VFL, the numbers for the year 2030 are mere estimates. It is our actions until then that determine their validity. If we want to ensure that most DFW residents live outside of a mass transit area, then the proper thing to do is to lay down as much concrete for them as possible between now and then. The alternative is to invest in solutions that give commuters options like more rail and bus routes. A toll road and a freeway is not a real option.

PSP

Quentin and Norman make some good points about suburbanites. The popularity of East and North Dallas might be pricing out some suburbanites who consider moving to the city.

I think the prettiest spots for redevelopment are surrounding Townview, Roosevelt and Kimball High Schools. The trees are enormous and there are hills too. I would love to see families with school age children move back there instead of to Cedar Hill and Frisco.

Then would we need the Trinity Tollroad?

vfl

I would urge Nathan to become more familiar with the numbers, the financial constraints, and the political realities. The region will be investing more than $11 billion for mass transit in the next 25 years. That includes another 400 miles of transit alternatives. If you have ever been involved in an MIS for a transit line you understand what is required to make the numbers work to build more transit and secure the desparately needed (and required) FTA matching $$$.

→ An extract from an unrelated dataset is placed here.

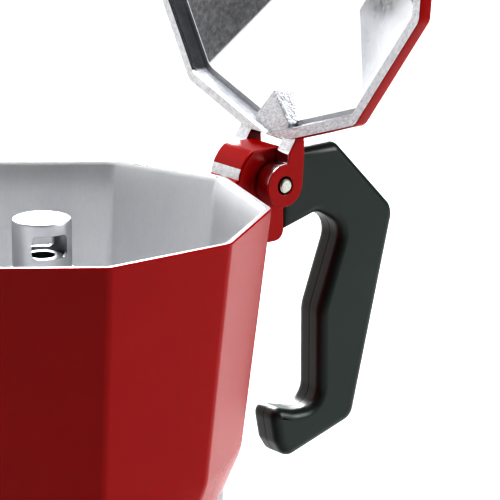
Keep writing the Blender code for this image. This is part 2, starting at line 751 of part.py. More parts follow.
def build_handle():
    handle = add_object("handle", prism(handle_outline(), HANDLE_THICK), black_resin("handle_resin"))
    bevel = handle.modifiers.new("edge_rounding", "BEVEL")
    bevel.width = HANDLE_EDGE
    bevel.segments = 2
    bevel.limit_method = "ANGLE"
    bevel.angle_limit = math.radians(60)
    tang_top = RIM_Z - TANG_TOP
    socket = block(
        (LUG_BACK_X - TANG_ROOT, -TANG_WIDTH / 2 - GAP, tang_top - TANG_H - GAP),
        (LUG_BACK_X + TANG_LENGTH + GAP, TANG_WIDTH / 2 + GAP, tang_top + GAP),
    )
    combine(handle, "DIFFERENCE", socket)
    head_z = RIM_Z - HANDLE_SCREW_HEAD_DROP
    shaft_hole = bar(
        HANDLE_SCREW_R + GAP,
        (HANDLE_SCREW_X, 0, head_z - HANDLE_SCREW_HEAD_H),
        (HANDLE_SCREW_X, 0, tang_top - TANG_H / 2),
        16,
    )
    combine(handle, "DIFFERENCE", shaft_hole)
    counterbore = bar(
        HANDLE_SCREW_HEAD_R + GAP,
        (HANDLE_SCREW_X, 0, head_z - ARM_BOTTOM_DROP / 3),
        (HANDLE_SCREW_X, 0, head_z + GAP),
        16,
    )
    combine(handle, "DIFFERENCE", counterbore)
    head_low = head_z - HANDLE_SCREW_HEAD_H
    tip_z = tang_top - TANG_H + HANDLE_SCREW_BITE
    screw = turned(
        [
            (0, head_low),
            (HANDLE_SCREW_HEAD_R, head_low),
            (HANDLE_SCREW_HEAD_R, head_z),
            (HANDLE_SCREW_R, head_z),
            (HANDLE_SCREW_R, tip_z),
            (0, tip_z),
        ],
        16,
        looped=False,
    )
    add_object("handle_screw", screw, steel("handle_screw_steel"), place=(HANDLE_SCREW_X, 0, 0))


def lid_rings():
    """Rings over the outside of the lid and back under it, on the lid's own centre and rim plane."""
    hole = KNOB_SCREW_R + GAP
    shoulder_r, shoulder_z = LID_R * DOME_SHOULDER[0], LID_H * DOME_SHOULDER[1]
    upper_r, upper_z = (LID_R + LID_CROWN_R) / 2 * DOME_UPPER[0], LID_H * DOME_UPPER[1]
    inner = LID_R - LID_RIM
    return [
        ring(LID_R, 0.0, beak=LID_BEAK),
        ring(LID_R, LID_SKIRT_H, beak=LID_BEAK),
        ring(LID_R - LID_EDGE, LID_SKIRT_H + LID_EDGE, beak=LID_BEAK * 0.8),
        ring(shoulder_r, shoulder_z),
        ring(upper_r, upper_z),
        ring(LID_CROWN_R, LID_H),
        ring(hole, LID_H, 0.0),
        ring(hole, LID_H - LID_WALL, 0.0),
        ring(LID_CROWN_R - LID_WALL / 5, LID_H - LID_WALL),
        ring(upper_r - LID_WALL / 5, upper_z - LID_WALL),
        ring(shoulder_r - LID_WALL * 0.4, shoulder_z - LID_WALL),
        ring(inner - LID_EDGE * 1.8, LID_SKIRT_H + LID_EDGE / 2),
        ring(inner - LID_EDGE / 2, LID_SKIRT_H - LID_EDGE / 6),
        ring(inner, 0.0, beak=LID_BEAK * 0.5),
    ]


def ear_outline():
    """Side view of one ear about the hinge axis, with the lid shut."""
    lid_under = LID_SEAT_Z - HINGE_Z
    bar_under = EAR_R - EAR_BAR
    rim_clear = RIM_R - EAR_INSET - HINGE_X
    left = -math.pi - math.asin(bar_under / EAR_R)
    outline = arc((0, 0), EAR_R, math.pi / 2, left, 16)
    outline += [(rim_clear, bar_under), (rim_clear, lid_under)]
    root = GUSSET_R + GUSSET_H - HINGE_X
    outline += [(root, lid_under), (root, lid_under + GUSSET_H)]
    outline += [(LID_R - EAR_R - HINGE_X, lid_under + GUSSET_H), (LID_R - HINGE_X, EAR_R)]
    return outline


def build_lid():
    """The lid's pieces hang on an empty at the hinge, modelled shut and turned open."""
    pivot = add_empty("lid_pivot", (HINGE_X, 0, HINGE_Z), (0, LID_OPEN, 0))
    seat = (-HINGE_X, 0, LID_SEAT_Z - HINGE_Z)
    lid = add_object("lid", loft(lid_rings(), looped=True), red_paint("lid_paint"), pivot, seat)
    ear_y = LUG_WIDTH / 2 + GAP + EAR_WIDTH / 2
    ear_side = ear_y + EAR_WIDTH / 2
    gusset_side = ear_side - 2 * GAP
    gusset_root = LID_R - GUSSET_H
    gusset = [
        (LID_R - LID_RIM / 2, 0),
        (gusset_root, gusset_side),
        (GUSSET_R + GUSSET_TAPER, gusset_side),
        (GUSSET_R, GUSSET_TIP),
        (GUSSET_R, -GUSSET_TIP),
        (GUSSET_R + GUSSET_TAPER, -gusset_side),
        (gusset_root, -gusset_side),
    ]
    combine(lid, "UNION", slab(gusset, 0.0, GUSSET_H), pivot, seat)
    for side in (-1, 1):
        combine(lid, "UNION", prism(ear_outline(), EAR_WIDTH, side * ear_y), pivot)
    notch_half = LUG_WIDTH / 2 + GAP
    notch = bar(LUG_SWEEP_R + 2 * GAP, (0, -notch_half, 0), (0, notch_half, 0), 32)
    combine(lid, "DIFFERENCE", notch, pivot)
    reach = LUG_WIDTH / 2 + 2 * EAR_WIDTH
    pin_hole = bar(PIN_R + PIN_GAP, (0, -reach, 0), (0, reach, 0), 24)
    combine(lid, "DIFFERENCE", pin_hole, pivot)
    build_knob(pivot, seat)


def build_knob(pivot, seat):
    washer = tube(KNOB_SCREW_R + GAP, WASHER_R, LID_H + GAP, LID_H + GAP + WASHER_THICK, 24)
    add_object("knob_washer", washer, steel("knob_washer_steel"), pivot, seat)
    foot = LID_H + WASHER_THICK + 2 * GAP
    bore = KNOB_SCREW_R + GAP
    profile = [
        (0, foot + KNOB_BORE_DEPTH),
        (bore, foot + KNOB_BORE_DEPTH),
        (bore, foot),
        (KNOB_FOOT_R, foot),
        (KNOB_FOOT_R + KNOB_EDGE, foot + 2 * KNOB_EDGE),
        (KNOB_WAIST_R, foot + KNOB_H * 0.35),
        (KNOB_WAIST_R + KNOB_EDGE, foot + KNOB_H * 0.55),
        (KNOB_R, foot + KNOB_H * 0.82),
        (KNOB_R - KNOB_EDGE, foot + KNOB_H * 0.92),
        (KNOB_R * 0.5, foot + KNOB_H),
        (0, foot + KNOB_H),
    ]
    add_object("knob", turned(profile, SIDES, looped=False), black_resin("knob_resin"), pivot, seat)
    head_top = LID_H - LID_WALL - GAP
    tip = foot + KNOB_BORE_DEPTH - GAP
    screw = turned(
        [
            (0, head_top - KNOB_SCREW_HEAD_H),
            (KNOB_SCREW_HEAD_R - KNOB_EDGE, head_top - KNOB_SCREW_HEAD_H),
            (KNOB_SCREW_HEAD_R, head_top - KNOB_SCREW_HEAD_H + KNOB_EDGE),
            (KNOB_SCREW_HEAD_R, head_top),
            (KNOB_SCREW_R, head_top),
            (KNOB_SCREW_R, tip),
            (0, tip),
        ],
        20,
        looped=False,
    )
    add_object("knob_screw", screw, steel("knob_screw_steel"), pivot, seat)


def main():
    for obj in list(bpy.data.objects):
        bpy.data.objects.remove(obj)
    build_boiler()
    build_valve()
    build_funnel()
    build_seals()
    build_collector()
    build_column_cap()
    build_hinge_pin()
    build_handle()
    build_lid()


main()
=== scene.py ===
"""Looks of a ten-sided stove-top moka pot: enamelled upper chamber and lid, bare cast
aluminium inside and below, a black phenolic handle and knob, and a white studio, built on
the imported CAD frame. Sizes in the classes are millimetres unless a name says otherwise."""

import json
import logging
import math
from dataclasses import dataclass, field
from enum import Enum
from typing import Iterable, Sequence

import bmesh
import bpy
from mathutils import Matrix, Vector


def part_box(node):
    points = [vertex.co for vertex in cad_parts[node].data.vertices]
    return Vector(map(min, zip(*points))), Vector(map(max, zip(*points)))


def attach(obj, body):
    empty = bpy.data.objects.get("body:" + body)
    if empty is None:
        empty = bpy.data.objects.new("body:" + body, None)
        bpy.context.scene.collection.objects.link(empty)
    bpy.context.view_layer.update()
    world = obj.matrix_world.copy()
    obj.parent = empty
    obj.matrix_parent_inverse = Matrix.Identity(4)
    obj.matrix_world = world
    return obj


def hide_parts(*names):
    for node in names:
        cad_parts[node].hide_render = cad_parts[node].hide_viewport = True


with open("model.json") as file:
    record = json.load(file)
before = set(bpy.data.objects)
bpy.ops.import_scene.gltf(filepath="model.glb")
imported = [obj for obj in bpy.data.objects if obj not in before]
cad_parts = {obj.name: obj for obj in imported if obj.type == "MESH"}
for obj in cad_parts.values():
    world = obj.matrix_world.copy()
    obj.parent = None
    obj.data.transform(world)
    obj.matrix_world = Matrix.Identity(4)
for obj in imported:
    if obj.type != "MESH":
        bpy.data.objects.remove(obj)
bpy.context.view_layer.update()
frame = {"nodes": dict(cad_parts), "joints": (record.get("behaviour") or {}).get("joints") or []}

LOG = logging.getLogger("moka_pot")
MM = 0.001
SIDES = 10
CORNER_STEP = 2 * math.pi / SIDES
FACET_CUTS = 3
MERGE = 1e-7
CRISP_DEGREES = 50.0
RIM_ABOVE_PIN = 2.0
LID_SEAT = 0.3
PIN_IN_LID = -(RIM_ABOVE_PIN + LID_SEAT)
LAID_ALONG_Y = Matrix.Rotation(-math.pi / 2, 4, "X")

# A corner of a side view: x, z and the radius that rounds it, in millimetres.
Corner = tuple[float, float, float]


class Finish(Enum):
    """The finishes of the pot, by the name of their material."""

    ENAMEL = "red_baked_enamel"
    SATIN = "satin_cast_aluminium"
    CAST = "plain_cast_aluminium"
    PRESSED = "pressed_aluminium"
    POLISHED = "polished_aluminium"
    ROUGH = "as_cast_aluminium"
    # A darker grey aluminium that paints the shade inside the lid's wall and under the column's
    # cap.
    PAINTED_SHADE = "painted_shade_grey_aluminium"
    PHENOLIC = "black_phenolic"
    STEEL = "bright_steel"
    BRASS = "turned_brass"
    RUBBER = "white_silicone"
    SHEET = "rolled_aluminium_sheet"


SLOT_OF = dict.fromkeys(Finish, "cast_aluminium") | {
    Finish.ENAMEL: "red_paint",
    Finish.PHENOLIC: "black_resin",
    Finish.STEEL: "steel",
    Finish.BRASS: "brass",
    Finish.RUBBER: "white_rubber",
}


def linear(code: str) -> tuple[float, float, float, float]:
    """Turns an sRGB hex code into a linear colour.

    Args:
        code: Six hex digits.

    Returns:
        Linear red, green, blue and an alpha of one.
    """
    channels = [int(code[i : i + 2], 16) / 255 for i in (0, 2, 4)]
    red, green, blue = [
        c / 12.92 if c < 0.04045 else ((c + 0.055) / 1.055) ** 2.4 for c in channels
    ]
    return red, green, blue, 1.0


def add_node(tree: bpy.types.NodeTree, kind: str, settings: dict, links: dict) -> bpy.types.Node:
    """Adds a node with its settings and the links into it.

    Args:
        tree: The material's or world's node tree.
        kind: The node's type name.
        settings: Attribute or input names with their values.
        links: Input names or numbers with the output socket that feeds each.

    Returns:
        The new node.
    """
    node = tree.nodes.new(kind)
    for name, value in settings.items():
        if isinstance(name, str) and hasattr(node, name):
            setattr(node, name, value)
        else:
            node.inputs[name].default_value = value
    for name, source in links.items():
        tree.links.new(source, node.inputs[name])
    return node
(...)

We couldn't even make the numbers work for a station into Love Field in one of Dallas' most dense communities. We were unable to prove enough ridership to securing the required matching FTA funding.

It is true that the growth numbers are estimates, however, Dallas surpassed its COG growth projections for the decade (2000-2010) by 2005.

A number of regional cities who are not in a transit system are already at the sales tax cap and need the cap lifted before they can even have dedicated revenue to participate in a system with the local match. Hopefully, that legislative change will happen in the next legislative session.